Aim »
Below you will find a set of lines. Repeat them all exactly.

# # # # #

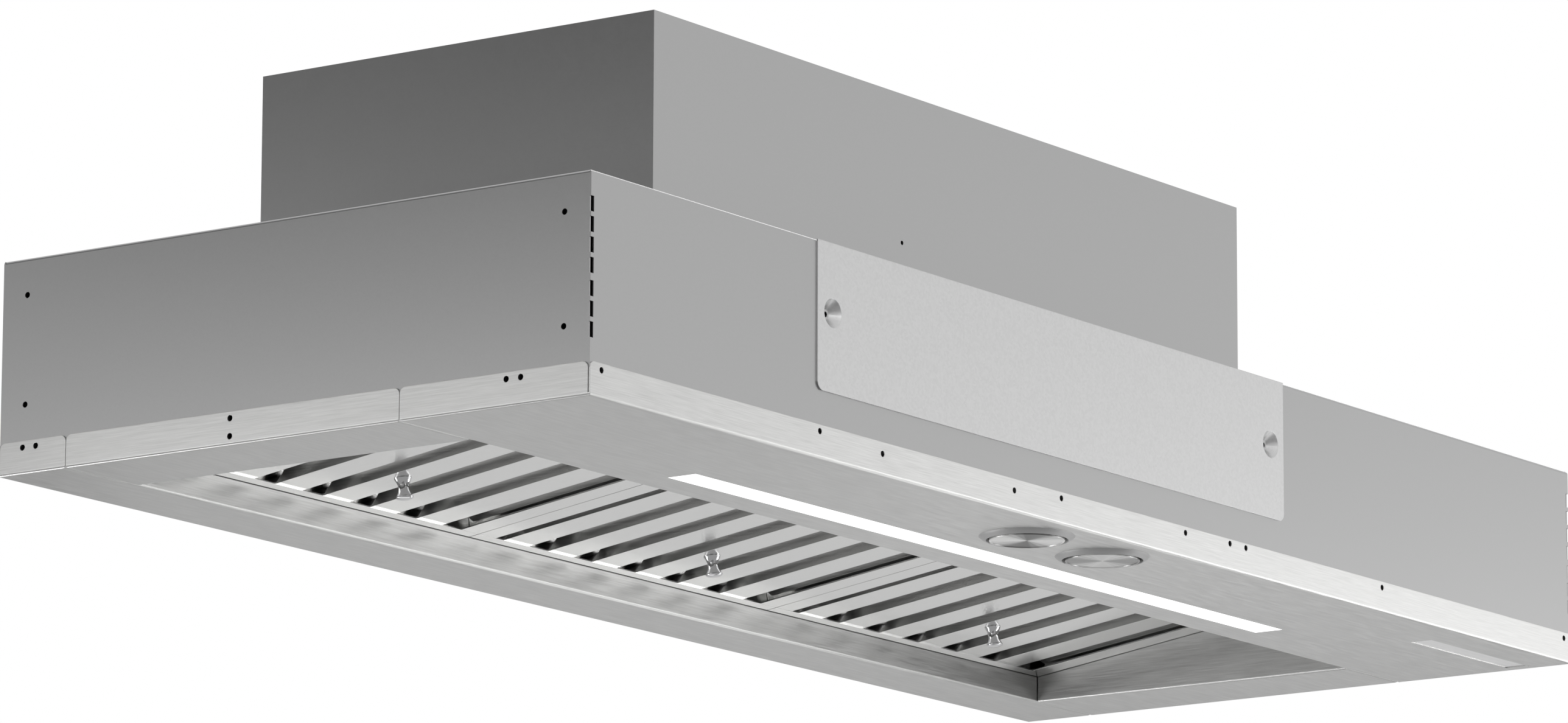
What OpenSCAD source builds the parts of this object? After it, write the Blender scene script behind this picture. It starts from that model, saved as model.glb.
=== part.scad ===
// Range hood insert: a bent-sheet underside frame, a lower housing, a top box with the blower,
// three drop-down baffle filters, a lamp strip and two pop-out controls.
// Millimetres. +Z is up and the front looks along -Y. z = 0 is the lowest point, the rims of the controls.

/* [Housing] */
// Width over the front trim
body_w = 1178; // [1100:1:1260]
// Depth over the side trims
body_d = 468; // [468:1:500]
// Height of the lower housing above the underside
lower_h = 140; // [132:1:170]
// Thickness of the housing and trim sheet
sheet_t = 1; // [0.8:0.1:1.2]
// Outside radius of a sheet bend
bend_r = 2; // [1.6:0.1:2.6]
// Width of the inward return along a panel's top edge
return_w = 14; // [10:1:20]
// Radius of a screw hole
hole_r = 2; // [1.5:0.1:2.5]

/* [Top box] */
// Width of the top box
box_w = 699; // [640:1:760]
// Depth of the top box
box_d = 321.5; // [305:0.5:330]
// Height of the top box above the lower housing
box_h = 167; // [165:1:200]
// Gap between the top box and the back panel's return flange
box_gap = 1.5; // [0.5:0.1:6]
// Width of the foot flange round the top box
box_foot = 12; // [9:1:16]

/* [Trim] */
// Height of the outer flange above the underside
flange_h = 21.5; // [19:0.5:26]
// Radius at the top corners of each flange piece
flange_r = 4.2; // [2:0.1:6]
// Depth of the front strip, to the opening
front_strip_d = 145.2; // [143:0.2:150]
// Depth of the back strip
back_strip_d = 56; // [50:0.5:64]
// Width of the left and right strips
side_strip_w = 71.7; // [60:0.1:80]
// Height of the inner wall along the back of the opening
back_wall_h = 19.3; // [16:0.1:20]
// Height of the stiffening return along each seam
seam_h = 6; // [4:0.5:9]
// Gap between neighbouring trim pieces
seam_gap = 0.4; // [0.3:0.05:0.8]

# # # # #

Result of the task »
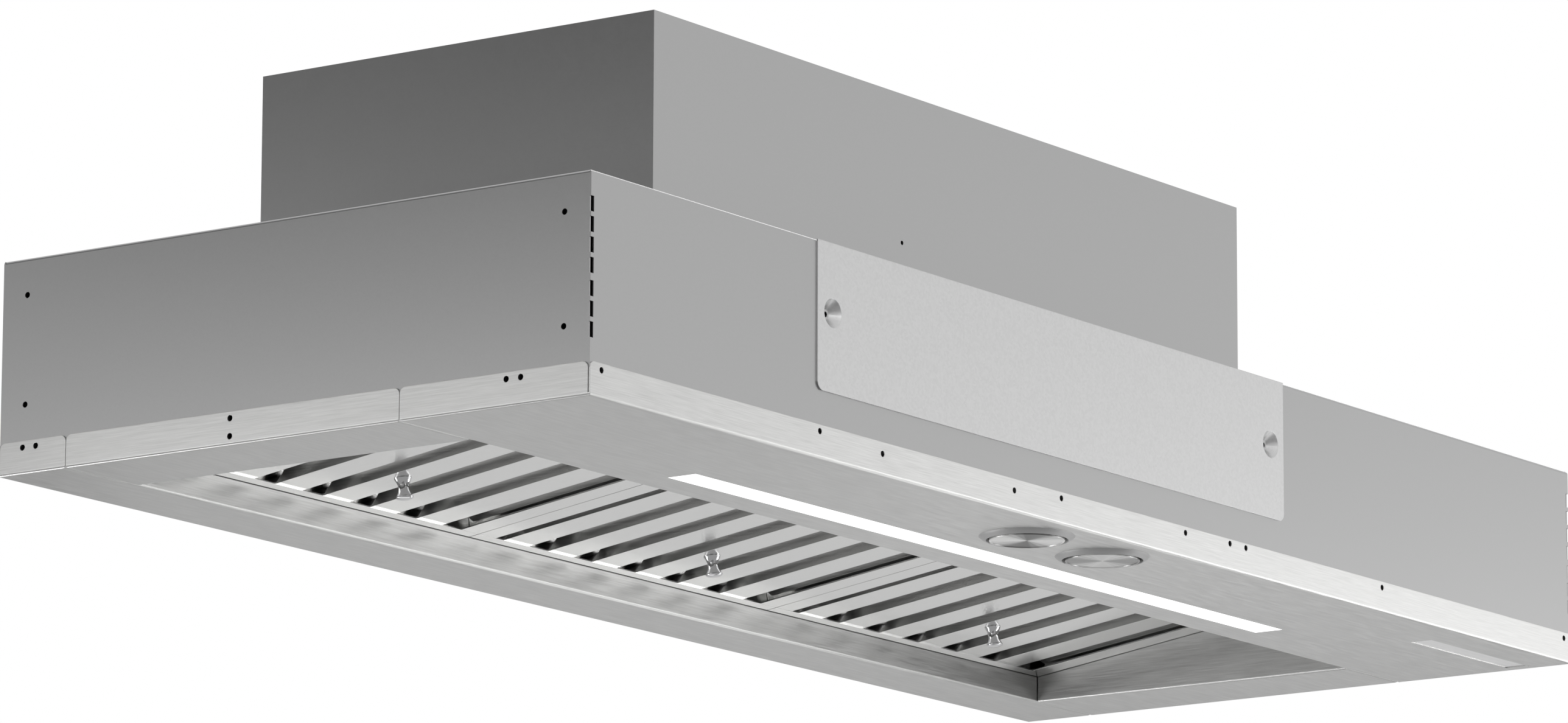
What OpenSCAD source builds the parts of this object? After it, write the Blender scene script behind this picture. It starts from that model, saved as model.glb.
=== part.scad ===
// Range hood insert: a bent-sheet underside frame, a lower housing, a top box with the blower,
// three drop-down baffle filters, a lamp strip and two pop-out controls.
// Millimetres. +Z is up and the front looks along -Y. z = 0 is the lowest point, the rims of the controls.

/* [Housing] */
// Width over the front trim
body_w = 1178; // [1100:1:1260]
// Depth over the side trims
body_d = 468; // [468:1:500]
// Height of the lower housing above the underside
lower_h = 140; // [132:1:170]
// Thickness of the housing and trim sheet
sheet_t = 1; // [0.8:0.1:1.2]
// Outside radius of a sheet bend
bend_r = 2; // [1.6:0.1:2.6]
// Width of the inward return along a panel's top edge
return_w = 14; // [10:1:20]
// Radius of a screw hole
hole_r = 2; // [1.5:0.1:2.5]

/* [Top box] */
// Width of the top box
box_w = 699; // [640:1:760]
// Depth of the top box
box_d = 321.5; // [305:0.5:330]
// Height of the top box above the lower housing
box_h = 167; // [165:1:200]
// Gap between the top box and the back panel's return flange
box_gap = 1.5; // [0.5:0.1:6]
// Width of the foot flange round the top box
box_foot = 12; // [9:1:16]

/* [Trim] */
// Height of the outer flange above the underside
flange_h = 21.5; // [19:0.5:26]
// Radius at the top corners of each flange piece
flange_r = 4.2; // [2:0.1:6]
// Depth of the front strip, to the opening
front_strip_d = 145.2; // [143:0.2:150]
// Depth of the back strip
back_strip_d = 56; // [50:0.5:64]
// Width of the left and right strips
side_strip_w = 71.7; // [60:0.1:80]
// Height of the inner wall along the back of the opening
back_wall_h = 19.3; // [16:0.1:20]
// Height of the stiffening return along each seam
seam_h = 6; // [4:0.5:9]
// Gap between neighbouring trim pieces
seam_gap = 0.4; // [0.3:0.05:0.8]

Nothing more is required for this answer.